_Exercise input_:
------

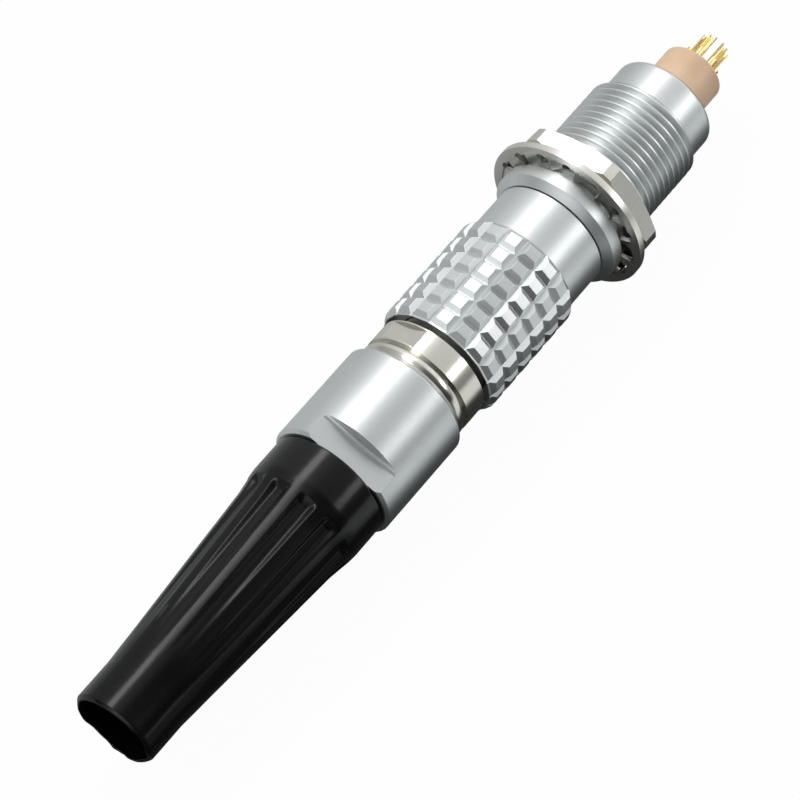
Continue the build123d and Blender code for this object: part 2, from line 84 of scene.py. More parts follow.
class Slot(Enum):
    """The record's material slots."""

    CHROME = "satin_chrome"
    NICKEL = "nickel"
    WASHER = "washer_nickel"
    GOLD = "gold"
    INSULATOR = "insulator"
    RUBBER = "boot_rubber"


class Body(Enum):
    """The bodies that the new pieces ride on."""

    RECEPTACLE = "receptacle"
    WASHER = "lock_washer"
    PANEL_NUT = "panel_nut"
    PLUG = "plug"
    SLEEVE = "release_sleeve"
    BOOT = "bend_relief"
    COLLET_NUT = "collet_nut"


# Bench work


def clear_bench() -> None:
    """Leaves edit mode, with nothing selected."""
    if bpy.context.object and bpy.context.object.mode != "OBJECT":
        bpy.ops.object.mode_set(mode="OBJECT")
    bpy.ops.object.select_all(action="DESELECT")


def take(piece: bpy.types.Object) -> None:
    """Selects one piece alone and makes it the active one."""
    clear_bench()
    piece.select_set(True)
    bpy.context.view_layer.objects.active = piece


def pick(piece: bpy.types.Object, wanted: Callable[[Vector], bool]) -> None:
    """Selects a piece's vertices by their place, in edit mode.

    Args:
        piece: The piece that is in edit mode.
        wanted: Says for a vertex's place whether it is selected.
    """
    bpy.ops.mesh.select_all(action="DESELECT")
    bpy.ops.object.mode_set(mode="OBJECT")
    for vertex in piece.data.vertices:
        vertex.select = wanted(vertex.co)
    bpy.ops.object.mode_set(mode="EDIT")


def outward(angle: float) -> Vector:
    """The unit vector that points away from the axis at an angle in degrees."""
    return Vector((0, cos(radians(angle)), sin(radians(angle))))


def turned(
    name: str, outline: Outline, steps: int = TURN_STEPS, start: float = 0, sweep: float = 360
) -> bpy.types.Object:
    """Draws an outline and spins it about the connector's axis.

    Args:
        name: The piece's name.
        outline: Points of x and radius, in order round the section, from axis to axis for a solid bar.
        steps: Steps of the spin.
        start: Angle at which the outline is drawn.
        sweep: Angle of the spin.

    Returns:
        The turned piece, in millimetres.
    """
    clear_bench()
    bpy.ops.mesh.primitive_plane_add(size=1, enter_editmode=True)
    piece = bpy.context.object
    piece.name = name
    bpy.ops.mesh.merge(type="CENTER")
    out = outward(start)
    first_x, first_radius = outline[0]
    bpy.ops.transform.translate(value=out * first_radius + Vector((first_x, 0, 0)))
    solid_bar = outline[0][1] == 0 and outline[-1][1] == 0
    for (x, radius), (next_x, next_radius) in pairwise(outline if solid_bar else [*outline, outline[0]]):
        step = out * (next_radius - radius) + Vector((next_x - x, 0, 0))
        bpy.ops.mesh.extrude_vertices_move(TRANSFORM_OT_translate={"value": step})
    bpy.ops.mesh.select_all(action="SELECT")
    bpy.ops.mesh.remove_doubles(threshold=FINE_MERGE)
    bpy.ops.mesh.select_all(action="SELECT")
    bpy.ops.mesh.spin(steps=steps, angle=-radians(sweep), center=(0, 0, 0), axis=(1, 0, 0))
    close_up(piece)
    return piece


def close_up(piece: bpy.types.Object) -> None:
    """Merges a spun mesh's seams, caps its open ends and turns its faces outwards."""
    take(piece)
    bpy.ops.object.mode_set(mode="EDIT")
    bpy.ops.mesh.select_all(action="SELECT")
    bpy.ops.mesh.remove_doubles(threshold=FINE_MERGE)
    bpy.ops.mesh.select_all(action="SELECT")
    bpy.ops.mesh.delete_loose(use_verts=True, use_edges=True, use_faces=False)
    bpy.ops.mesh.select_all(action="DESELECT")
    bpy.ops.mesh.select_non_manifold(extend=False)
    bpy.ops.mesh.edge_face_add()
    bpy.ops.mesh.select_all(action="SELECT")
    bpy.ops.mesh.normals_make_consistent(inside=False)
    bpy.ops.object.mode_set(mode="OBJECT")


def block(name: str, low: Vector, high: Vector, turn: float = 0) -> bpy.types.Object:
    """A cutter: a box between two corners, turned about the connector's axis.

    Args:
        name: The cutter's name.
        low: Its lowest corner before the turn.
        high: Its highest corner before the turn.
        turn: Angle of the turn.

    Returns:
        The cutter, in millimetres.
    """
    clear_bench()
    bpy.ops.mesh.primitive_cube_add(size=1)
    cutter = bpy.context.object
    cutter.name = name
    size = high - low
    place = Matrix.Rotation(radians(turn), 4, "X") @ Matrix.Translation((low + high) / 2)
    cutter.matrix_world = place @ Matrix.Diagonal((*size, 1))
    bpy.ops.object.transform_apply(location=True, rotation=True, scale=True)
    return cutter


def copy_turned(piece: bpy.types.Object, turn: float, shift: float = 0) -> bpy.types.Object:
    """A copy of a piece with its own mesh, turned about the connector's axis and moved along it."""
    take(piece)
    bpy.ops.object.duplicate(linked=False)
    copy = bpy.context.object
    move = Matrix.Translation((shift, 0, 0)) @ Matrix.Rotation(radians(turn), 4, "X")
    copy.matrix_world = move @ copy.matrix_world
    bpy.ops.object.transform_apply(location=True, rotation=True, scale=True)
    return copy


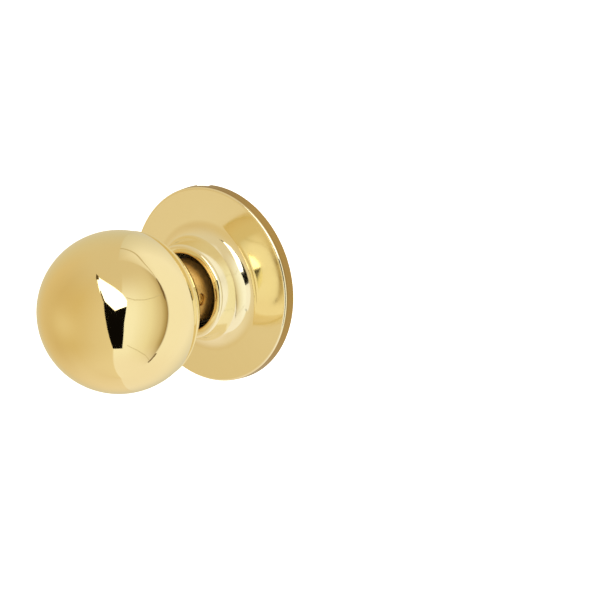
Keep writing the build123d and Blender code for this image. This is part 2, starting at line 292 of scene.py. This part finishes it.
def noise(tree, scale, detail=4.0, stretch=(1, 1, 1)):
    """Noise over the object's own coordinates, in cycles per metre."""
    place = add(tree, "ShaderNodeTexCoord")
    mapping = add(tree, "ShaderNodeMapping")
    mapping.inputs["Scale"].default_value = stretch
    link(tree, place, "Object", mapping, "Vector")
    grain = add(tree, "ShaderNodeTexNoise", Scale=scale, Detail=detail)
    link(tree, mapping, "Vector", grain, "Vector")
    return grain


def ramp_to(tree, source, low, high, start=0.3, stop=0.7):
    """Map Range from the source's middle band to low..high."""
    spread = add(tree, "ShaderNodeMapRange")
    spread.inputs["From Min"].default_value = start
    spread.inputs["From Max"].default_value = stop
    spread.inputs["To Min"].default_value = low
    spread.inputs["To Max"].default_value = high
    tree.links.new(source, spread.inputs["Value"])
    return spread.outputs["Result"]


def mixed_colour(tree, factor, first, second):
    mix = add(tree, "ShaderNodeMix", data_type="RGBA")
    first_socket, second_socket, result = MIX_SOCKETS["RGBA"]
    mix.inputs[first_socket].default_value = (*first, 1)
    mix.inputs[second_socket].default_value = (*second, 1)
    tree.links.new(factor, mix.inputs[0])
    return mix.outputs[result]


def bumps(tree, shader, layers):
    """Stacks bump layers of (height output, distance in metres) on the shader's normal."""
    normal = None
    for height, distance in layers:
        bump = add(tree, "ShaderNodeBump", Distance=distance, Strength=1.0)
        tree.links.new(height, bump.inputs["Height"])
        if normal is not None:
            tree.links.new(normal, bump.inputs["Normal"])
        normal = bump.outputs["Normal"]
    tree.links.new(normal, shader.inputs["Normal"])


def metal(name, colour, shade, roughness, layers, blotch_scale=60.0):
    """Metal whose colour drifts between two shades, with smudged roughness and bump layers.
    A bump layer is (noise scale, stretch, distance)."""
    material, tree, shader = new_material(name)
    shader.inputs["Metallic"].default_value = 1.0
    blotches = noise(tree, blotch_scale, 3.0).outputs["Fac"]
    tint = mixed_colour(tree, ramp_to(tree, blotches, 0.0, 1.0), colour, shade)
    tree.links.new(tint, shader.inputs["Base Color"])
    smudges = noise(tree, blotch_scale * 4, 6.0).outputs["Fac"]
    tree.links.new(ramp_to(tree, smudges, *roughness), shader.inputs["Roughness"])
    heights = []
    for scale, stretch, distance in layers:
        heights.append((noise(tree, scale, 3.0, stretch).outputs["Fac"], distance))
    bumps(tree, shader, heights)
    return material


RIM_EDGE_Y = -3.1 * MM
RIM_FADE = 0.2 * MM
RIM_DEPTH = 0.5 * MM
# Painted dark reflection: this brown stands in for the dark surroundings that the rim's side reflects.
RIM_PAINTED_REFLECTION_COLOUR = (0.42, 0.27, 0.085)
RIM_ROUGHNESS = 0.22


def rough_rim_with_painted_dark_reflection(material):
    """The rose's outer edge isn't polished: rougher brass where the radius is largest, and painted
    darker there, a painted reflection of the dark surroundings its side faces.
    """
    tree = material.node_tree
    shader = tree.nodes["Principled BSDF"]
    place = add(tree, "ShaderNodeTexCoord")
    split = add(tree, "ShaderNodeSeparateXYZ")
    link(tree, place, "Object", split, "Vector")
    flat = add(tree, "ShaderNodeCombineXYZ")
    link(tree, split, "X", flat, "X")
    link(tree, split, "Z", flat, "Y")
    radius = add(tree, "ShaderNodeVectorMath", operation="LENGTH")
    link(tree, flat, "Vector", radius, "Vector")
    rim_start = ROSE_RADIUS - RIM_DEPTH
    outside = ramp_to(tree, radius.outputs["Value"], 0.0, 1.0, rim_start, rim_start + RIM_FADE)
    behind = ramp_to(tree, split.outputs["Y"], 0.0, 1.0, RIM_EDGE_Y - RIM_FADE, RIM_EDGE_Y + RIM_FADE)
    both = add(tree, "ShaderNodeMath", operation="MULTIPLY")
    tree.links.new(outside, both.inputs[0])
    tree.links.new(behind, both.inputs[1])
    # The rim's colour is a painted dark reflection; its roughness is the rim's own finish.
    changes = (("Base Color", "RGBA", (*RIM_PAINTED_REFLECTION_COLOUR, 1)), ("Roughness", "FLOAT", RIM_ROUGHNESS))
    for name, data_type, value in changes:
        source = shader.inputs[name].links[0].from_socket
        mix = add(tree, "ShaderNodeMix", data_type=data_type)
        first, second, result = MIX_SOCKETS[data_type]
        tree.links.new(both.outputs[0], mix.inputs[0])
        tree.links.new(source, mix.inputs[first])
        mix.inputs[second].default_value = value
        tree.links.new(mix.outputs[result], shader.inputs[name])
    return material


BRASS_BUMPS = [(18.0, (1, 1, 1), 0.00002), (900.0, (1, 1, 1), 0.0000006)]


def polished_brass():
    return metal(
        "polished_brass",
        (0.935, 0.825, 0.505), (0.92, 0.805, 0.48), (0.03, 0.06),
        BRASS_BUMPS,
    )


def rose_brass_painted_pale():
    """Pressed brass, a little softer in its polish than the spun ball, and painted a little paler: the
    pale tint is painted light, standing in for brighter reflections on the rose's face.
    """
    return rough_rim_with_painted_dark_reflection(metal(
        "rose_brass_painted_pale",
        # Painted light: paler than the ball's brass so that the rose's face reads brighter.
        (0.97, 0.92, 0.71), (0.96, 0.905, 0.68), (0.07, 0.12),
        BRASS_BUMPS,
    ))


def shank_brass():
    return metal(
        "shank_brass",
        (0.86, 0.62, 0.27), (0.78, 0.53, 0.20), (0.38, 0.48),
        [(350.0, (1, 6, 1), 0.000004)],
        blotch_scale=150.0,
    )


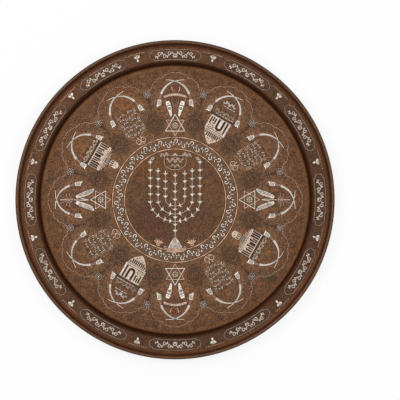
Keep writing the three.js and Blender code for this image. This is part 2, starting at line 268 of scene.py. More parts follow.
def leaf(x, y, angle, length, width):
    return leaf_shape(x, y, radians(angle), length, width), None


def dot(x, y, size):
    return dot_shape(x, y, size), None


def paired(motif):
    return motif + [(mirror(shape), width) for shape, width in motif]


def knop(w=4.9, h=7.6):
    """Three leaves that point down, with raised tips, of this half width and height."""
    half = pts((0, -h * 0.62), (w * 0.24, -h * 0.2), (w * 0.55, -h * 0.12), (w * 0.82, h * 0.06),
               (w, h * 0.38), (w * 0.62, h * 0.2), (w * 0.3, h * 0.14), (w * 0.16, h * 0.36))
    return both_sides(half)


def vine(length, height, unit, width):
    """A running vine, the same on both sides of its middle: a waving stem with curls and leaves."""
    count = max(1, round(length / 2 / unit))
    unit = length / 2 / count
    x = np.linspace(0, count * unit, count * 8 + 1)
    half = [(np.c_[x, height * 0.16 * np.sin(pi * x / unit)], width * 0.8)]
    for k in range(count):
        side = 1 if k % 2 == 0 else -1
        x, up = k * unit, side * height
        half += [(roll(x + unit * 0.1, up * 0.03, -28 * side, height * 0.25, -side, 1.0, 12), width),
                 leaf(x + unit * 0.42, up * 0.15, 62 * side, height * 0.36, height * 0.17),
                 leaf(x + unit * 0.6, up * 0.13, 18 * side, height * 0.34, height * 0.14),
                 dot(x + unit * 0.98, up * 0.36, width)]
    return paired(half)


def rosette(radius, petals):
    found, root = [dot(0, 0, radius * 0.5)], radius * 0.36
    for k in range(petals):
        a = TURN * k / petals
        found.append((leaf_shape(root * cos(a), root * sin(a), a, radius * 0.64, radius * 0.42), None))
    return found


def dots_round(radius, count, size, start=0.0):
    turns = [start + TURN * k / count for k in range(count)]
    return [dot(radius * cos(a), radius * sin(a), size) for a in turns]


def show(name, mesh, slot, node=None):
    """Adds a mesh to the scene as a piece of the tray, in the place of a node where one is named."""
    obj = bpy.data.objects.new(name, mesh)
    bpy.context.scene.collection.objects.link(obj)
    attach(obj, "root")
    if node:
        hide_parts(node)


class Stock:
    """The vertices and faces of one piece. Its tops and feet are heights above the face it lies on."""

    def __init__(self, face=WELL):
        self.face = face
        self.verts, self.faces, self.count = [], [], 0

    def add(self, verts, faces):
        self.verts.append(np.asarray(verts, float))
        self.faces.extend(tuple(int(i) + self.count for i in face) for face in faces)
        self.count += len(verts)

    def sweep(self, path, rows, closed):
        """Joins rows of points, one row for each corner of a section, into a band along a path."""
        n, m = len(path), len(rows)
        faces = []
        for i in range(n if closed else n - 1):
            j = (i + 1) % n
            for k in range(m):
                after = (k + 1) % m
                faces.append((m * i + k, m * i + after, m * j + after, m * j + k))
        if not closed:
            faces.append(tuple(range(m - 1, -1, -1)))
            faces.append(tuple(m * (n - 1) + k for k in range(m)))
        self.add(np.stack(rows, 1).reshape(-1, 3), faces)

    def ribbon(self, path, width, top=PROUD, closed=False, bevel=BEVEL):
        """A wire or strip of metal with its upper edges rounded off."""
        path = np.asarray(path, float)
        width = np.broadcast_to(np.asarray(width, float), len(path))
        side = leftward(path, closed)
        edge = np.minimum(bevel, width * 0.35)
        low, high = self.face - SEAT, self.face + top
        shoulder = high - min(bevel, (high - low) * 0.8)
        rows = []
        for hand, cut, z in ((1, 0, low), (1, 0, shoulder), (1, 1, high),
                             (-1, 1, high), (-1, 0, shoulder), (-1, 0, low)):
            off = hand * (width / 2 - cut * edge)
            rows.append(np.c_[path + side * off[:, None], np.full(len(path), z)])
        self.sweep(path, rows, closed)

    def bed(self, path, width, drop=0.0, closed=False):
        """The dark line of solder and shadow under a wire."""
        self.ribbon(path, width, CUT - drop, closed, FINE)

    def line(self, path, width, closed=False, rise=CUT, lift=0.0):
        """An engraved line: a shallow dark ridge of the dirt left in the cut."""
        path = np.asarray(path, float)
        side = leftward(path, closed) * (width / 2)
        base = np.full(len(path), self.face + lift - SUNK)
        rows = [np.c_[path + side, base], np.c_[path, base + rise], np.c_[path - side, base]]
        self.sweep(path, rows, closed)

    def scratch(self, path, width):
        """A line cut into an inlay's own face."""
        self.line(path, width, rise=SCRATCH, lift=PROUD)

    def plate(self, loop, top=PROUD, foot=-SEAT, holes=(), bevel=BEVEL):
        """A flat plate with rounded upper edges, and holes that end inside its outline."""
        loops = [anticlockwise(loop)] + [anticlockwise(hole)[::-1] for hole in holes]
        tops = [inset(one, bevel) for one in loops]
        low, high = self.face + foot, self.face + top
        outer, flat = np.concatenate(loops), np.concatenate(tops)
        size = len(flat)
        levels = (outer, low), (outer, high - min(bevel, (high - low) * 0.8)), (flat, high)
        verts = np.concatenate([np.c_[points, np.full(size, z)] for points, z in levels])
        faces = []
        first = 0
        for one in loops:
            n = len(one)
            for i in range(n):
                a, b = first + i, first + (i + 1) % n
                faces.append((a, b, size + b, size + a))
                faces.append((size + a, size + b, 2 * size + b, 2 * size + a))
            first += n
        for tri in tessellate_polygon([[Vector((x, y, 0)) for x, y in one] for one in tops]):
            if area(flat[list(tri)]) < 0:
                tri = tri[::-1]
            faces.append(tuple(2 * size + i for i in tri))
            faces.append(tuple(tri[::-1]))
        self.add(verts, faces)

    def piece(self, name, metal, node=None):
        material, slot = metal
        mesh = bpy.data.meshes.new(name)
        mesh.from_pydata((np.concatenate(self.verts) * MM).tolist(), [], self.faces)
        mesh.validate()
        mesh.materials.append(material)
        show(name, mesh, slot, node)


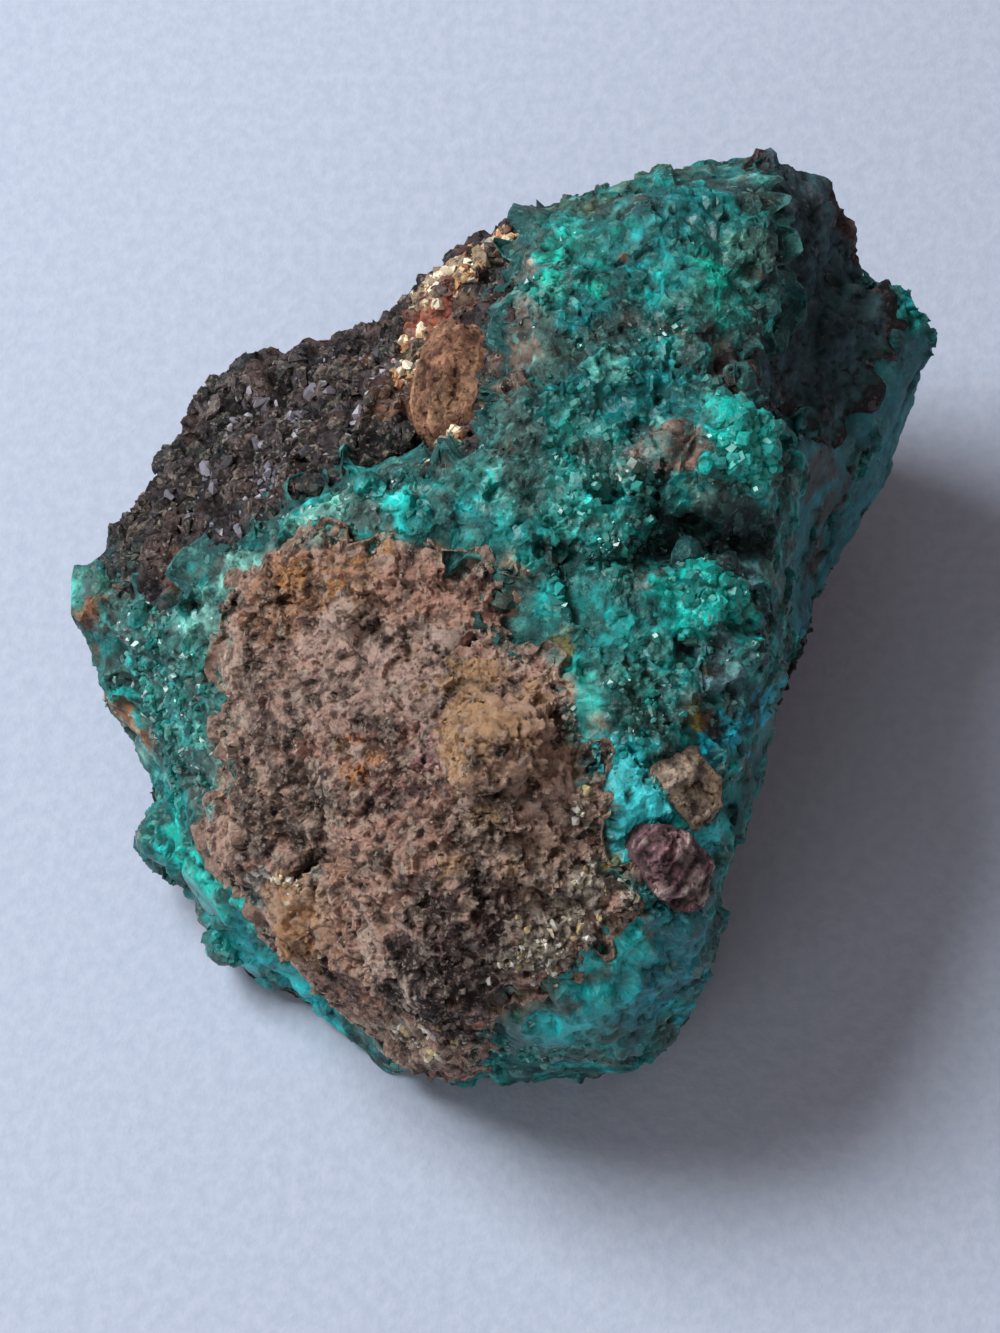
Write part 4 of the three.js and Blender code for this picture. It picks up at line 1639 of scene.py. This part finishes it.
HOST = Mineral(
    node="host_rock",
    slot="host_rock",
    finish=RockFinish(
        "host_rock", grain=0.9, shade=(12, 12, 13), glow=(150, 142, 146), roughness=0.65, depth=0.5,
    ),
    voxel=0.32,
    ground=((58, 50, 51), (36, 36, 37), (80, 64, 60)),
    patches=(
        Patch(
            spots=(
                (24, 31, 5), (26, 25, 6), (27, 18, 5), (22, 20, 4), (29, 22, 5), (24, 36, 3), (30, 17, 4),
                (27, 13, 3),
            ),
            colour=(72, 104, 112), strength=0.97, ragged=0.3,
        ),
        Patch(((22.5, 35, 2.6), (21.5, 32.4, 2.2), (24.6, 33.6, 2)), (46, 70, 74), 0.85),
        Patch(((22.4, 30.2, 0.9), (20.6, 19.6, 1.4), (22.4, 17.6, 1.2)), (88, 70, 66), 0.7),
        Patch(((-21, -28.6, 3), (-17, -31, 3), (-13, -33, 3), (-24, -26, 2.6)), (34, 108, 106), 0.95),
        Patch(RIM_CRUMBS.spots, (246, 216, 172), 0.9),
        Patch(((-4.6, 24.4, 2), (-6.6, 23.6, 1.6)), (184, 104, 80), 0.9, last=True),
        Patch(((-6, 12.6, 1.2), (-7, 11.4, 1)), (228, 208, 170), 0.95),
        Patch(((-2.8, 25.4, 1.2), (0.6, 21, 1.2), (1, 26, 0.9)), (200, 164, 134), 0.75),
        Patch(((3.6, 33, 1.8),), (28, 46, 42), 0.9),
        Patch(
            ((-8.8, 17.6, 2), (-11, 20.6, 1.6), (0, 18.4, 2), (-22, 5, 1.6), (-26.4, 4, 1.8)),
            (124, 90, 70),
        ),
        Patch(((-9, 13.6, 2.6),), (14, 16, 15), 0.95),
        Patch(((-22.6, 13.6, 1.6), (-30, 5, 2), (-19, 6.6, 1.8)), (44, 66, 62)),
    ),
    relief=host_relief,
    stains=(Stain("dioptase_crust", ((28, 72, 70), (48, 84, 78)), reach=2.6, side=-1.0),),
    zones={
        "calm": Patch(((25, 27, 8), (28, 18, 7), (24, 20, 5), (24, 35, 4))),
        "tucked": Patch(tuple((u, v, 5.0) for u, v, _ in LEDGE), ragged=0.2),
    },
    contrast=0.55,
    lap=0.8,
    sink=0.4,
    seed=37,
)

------

_Instructions to follow_: All lines above from the one containing "Keep writing the build123d" to the one containing "return grain" must be repeated exactly, both lines included, and no others.

_Result of the task_:
Keep writing the build123d and Blender code for this image. This is part 2, starting at line 292 of scene.py. This part finishes it.
def noise(tree, scale, detail=4.0, stretch=(1, 1, 1)):
    """Noise over the object's own coordinates, in cycles per metre."""
    place = add(tree, "ShaderNodeTexCoord")
    mapping = add(tree, "ShaderNodeMapping")
    mapping.inputs["Scale"].default_value = stretch
    link(tree, place, "Object", mapping, "Vector")
    grain = add(tree, "ShaderNodeTexNoise", Scale=scale, Detail=detail)
    link(tree, mapping, "Vector", grain, "Vector")
    return grain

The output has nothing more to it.